_Written exercise_
Work through the data line by line, gathering every line that has the word "record".

_Provided material_
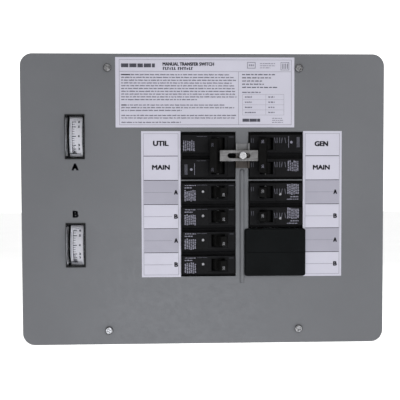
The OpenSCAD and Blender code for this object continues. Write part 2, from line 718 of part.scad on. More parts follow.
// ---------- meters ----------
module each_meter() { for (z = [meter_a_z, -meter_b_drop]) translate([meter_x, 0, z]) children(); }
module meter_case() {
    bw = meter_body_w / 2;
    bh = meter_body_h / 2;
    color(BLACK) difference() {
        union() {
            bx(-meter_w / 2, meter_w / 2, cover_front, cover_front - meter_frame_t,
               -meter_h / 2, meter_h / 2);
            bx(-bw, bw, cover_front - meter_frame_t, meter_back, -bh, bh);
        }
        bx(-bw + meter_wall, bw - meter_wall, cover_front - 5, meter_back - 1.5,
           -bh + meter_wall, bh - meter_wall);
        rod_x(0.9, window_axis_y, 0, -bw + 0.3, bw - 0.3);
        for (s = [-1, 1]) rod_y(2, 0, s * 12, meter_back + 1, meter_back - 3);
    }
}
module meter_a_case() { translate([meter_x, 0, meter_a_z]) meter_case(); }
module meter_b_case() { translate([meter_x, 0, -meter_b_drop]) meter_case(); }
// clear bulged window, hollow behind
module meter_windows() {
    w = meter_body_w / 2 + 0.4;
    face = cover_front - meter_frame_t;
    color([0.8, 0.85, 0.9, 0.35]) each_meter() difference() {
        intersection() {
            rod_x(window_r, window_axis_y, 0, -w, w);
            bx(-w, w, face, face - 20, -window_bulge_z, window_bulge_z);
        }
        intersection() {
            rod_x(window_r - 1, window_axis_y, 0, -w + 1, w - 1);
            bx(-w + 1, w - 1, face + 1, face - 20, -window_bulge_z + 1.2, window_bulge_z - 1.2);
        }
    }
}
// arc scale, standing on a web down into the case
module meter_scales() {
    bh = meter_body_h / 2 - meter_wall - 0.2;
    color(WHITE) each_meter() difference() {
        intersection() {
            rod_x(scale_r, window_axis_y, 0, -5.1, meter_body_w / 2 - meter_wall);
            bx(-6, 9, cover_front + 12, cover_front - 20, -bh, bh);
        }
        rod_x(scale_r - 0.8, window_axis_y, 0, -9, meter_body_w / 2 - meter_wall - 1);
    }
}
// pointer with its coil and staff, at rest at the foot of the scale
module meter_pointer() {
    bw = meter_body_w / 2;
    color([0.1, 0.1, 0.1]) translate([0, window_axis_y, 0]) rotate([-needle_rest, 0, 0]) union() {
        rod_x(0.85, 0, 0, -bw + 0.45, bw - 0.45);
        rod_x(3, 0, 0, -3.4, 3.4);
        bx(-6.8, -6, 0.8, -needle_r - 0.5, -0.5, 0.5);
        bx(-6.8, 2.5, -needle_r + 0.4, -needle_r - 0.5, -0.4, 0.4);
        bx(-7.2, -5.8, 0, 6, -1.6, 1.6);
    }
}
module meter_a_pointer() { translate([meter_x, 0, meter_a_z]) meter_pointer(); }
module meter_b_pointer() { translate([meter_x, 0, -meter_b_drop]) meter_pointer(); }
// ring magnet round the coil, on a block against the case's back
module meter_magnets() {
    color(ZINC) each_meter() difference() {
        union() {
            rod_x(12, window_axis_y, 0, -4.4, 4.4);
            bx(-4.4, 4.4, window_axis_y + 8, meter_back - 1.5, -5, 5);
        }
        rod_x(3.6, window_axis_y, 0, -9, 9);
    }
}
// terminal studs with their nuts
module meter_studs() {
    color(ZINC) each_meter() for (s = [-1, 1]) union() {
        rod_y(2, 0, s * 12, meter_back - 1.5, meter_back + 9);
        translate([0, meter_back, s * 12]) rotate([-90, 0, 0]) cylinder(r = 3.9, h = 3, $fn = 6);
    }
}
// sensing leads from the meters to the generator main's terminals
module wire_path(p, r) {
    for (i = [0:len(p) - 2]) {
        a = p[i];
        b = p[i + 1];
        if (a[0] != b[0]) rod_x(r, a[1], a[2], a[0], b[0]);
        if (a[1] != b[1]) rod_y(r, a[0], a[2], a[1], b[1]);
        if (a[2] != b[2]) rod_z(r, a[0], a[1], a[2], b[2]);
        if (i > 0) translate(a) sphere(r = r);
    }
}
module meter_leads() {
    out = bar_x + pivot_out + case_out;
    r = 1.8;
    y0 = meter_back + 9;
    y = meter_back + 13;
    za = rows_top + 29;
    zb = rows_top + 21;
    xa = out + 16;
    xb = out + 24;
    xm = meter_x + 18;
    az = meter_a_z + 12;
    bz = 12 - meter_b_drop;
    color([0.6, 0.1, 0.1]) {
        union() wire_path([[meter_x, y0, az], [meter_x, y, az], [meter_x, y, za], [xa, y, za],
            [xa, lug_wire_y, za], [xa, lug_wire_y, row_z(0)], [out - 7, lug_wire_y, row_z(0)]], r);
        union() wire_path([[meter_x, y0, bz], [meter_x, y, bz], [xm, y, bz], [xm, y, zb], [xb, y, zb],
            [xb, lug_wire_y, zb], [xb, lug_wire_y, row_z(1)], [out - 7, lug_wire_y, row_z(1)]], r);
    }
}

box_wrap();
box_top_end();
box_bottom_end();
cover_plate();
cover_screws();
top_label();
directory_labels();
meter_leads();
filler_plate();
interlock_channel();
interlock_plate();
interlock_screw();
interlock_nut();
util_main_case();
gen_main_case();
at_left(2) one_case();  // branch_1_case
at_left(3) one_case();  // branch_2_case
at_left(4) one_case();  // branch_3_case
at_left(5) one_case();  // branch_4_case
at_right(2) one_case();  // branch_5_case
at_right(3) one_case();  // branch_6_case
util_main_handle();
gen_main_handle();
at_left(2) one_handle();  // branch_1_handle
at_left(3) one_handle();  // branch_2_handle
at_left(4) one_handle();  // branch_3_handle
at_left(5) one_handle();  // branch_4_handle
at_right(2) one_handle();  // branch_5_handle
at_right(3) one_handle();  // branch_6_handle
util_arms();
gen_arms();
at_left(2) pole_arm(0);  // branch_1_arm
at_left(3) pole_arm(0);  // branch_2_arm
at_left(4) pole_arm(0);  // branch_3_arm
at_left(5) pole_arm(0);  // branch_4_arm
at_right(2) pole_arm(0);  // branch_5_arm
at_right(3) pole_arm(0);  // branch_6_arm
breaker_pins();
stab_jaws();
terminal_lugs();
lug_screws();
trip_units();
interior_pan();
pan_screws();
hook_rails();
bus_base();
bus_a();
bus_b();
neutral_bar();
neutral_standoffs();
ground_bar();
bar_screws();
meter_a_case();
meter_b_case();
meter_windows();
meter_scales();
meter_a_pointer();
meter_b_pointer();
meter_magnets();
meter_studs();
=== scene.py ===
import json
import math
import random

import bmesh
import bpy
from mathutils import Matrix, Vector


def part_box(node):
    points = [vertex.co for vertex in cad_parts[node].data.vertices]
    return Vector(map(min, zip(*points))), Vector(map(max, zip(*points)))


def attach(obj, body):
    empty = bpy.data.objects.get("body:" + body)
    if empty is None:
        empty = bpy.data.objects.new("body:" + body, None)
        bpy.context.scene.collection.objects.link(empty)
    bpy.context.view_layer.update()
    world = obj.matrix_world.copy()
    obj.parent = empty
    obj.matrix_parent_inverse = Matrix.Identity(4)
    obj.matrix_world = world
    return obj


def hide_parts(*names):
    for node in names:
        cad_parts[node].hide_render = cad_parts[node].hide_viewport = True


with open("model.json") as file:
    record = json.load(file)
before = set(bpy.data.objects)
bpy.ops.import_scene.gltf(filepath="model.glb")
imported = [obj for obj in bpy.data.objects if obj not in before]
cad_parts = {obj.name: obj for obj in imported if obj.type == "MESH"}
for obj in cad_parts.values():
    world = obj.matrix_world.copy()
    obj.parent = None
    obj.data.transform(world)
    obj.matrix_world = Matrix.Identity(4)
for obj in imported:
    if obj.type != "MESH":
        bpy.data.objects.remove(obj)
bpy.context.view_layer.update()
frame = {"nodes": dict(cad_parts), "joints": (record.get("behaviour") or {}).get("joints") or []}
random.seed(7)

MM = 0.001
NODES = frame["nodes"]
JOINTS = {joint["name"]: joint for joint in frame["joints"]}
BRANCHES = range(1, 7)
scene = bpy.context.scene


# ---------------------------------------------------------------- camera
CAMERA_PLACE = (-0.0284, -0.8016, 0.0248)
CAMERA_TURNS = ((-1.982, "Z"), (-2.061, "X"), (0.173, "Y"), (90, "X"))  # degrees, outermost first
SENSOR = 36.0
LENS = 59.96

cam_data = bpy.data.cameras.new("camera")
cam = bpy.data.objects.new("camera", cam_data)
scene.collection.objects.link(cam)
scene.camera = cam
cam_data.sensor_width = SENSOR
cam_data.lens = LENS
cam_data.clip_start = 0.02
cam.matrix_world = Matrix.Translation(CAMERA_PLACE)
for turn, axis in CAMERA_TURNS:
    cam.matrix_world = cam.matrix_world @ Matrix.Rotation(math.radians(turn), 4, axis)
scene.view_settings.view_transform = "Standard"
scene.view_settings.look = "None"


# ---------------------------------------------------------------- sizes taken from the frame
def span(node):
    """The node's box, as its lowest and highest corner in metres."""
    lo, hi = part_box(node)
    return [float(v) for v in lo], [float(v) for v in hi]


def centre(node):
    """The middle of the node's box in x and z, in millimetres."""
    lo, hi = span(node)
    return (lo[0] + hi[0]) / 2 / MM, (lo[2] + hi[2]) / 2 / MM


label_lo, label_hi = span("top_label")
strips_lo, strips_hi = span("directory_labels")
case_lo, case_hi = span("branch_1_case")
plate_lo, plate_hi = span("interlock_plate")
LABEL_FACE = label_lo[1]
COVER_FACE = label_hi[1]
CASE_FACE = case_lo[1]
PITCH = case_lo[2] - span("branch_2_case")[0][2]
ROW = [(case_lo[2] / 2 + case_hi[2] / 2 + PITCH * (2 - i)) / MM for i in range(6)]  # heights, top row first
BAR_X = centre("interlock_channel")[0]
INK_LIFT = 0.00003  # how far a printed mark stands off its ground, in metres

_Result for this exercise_
    record = json.load(file)
frame = {"nodes": dict(cad_parts), "joints": (record.get("behaviour") or {}).get("joints") or []}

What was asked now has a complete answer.